Saturday, February 25, 2006

Unfocused and a little confused

"I don't know how to say this, I don't know where to start, I don't know where to put my feet or where to put my hands..."

These lyrics by Sara Groves describe how I feel right now.
Have you ever felt like life comes up behind you and stabs you in the back, when you feel like you're trying so hard and it avails to nothing, when you know that your focus should be on the Lord, but instead it's on other insignificant, unimportant, and discouraging topics. I know that God is always with me and will never forsake me, but I feel as though all my efforts aren't amounting to anything, as though in all my trying...I fail miserably. I don't know...I guess I've been trying to run my own life, instead of trusting in God. I have to realize that "what I know, trumps what I feel", but sometimes it seems like I'm drowning in feelings that I can't get away from and then I remember this verse. "I can do all things through Christ who gives me strength." (Phil. 4:13) I know that it's true, but at times it's so hard to grasp. I know that God puts us through trials to instill perserverance and trust in Him, but sometimes what I feel drowns out that knowledge. A lot of times the circumstances that God puts in my life seem so hard that I don't think I can do anything else but cry, but I know that God will bring me through it. Well, as I was writing this blog, I thought of my favorite Crowder song called 'All I Can Say'. This song has encouraged me so much in the past.

All I Can Say

Lord I'm tired
So tired from walking
And Lord I'm so alone
And Lord the dark
Is creeping in,
Creeping up
To swallow me
I think I'll stop
Rest here a while

Chorus:And this is all, this is all that I can say right now,
I know it's not much
And this is all that I can give
That's my everything

And didn't You see me cry'n?
And didn't You hear me call Your name?
Wasn't it You I gave my heart to?
I wish You'd remember
Where you sat it down

Bridge:I didn't notice You were standing here
I didn't know that
That was You holding me
I didn't notice You were crying too
I didn't know that
That was You washing my feet

God's mercies are new every morning and what an awesome blessing that truly is. I don't know how I lived without Christ, without hope, without peace. But, now I know, that it is better to carry His burden, which is light, then to carry the heavy burden of my sin that kept me in bondage. So, even though I feel engulfed by my unfocused mind...what I know, trumps what I feel.

4 comments:

Brent Klontz said...

Hey Amy,

As an encouragement, I actually got on your blog tonight so I could review the post called "The dangerous duty of delight." I wanted to re-read that entry because I know I needed to preach it to myself yet again. For I am in a very similar place that you were when you wrote this post. I am trying to choose joy, but it is to no avail. I think it is because I have not been meditating on the Word day and night.
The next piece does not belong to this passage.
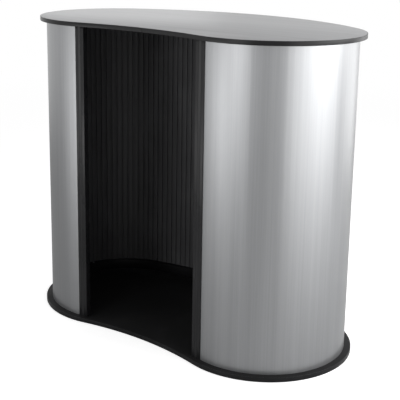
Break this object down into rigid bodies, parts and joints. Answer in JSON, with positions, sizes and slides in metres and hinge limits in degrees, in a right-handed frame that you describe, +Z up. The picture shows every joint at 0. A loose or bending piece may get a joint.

Wow, I too am so quick to forget the amazing blessings of Jesus. I am reminded by a song that you made up for Colossians, "So then just as you received Christ Jesus as Lord continue to live in Him, rooted and built up in Him, strengthend in the faith as you were taught and overflowing with thankfulness." The overflowing with thank-ful-ness is what keeps playing back in my mind. I want to be this way! I will pray for you girl, please pray also for me that God would restore to me that complete thankfulness that all Christians should constantly contain. In Christ, BK

P.S. Thanks for helping me learn some humility in fooseball the other night.

Heather said...

Amy,
Oh girly how difficult life can seem at times. Just remember what we feel is not usually our reality. Oh, and there are people older (and sometimes wiser) who can help you run the race with encouragement. When does the mind and heart align? It can be difficult for our head knowlege to be our reality at all times. I am thankful for you and for how much I know you love the Lord. I love to watch you girls love Him. Your an encouragement and I love your sweet spirit. God will carry you...even when you feel alone...even when you feel defeat. I love you and just know you have the body to encourage you, and to help you on your journey. Besides, if things never travel up all the time. Sometimes we get to grow, and to think through things. Keep seeking Him!

Jonathan Roberts said...

This is such a great post Amy. I mean it. It sounds like you're going through a lot of similiar trials i've faced the past few weeks.

I love how you continually reminded yourself of the importance of what we know versus how we feel.

Oh, and i'm so glad that quoted one of (the lesser known) Crowder songs. I love how he discovers God's loving presence during such a dark and weary time: "I didn't notice You were standing here
I didn't know that
That was You holding me
I didn't notice You were crying too
I didn't know that
That was You washing my feet"

How heartwarming it is to know that God IS there. and that He will never leave or forsake us, no matter how many times we forsake him and lose sight of the cross. Hang in there, sister, we have a hope that does not dissapoint.

Amy said...

I actually haven't heard that song! It sounds amazing!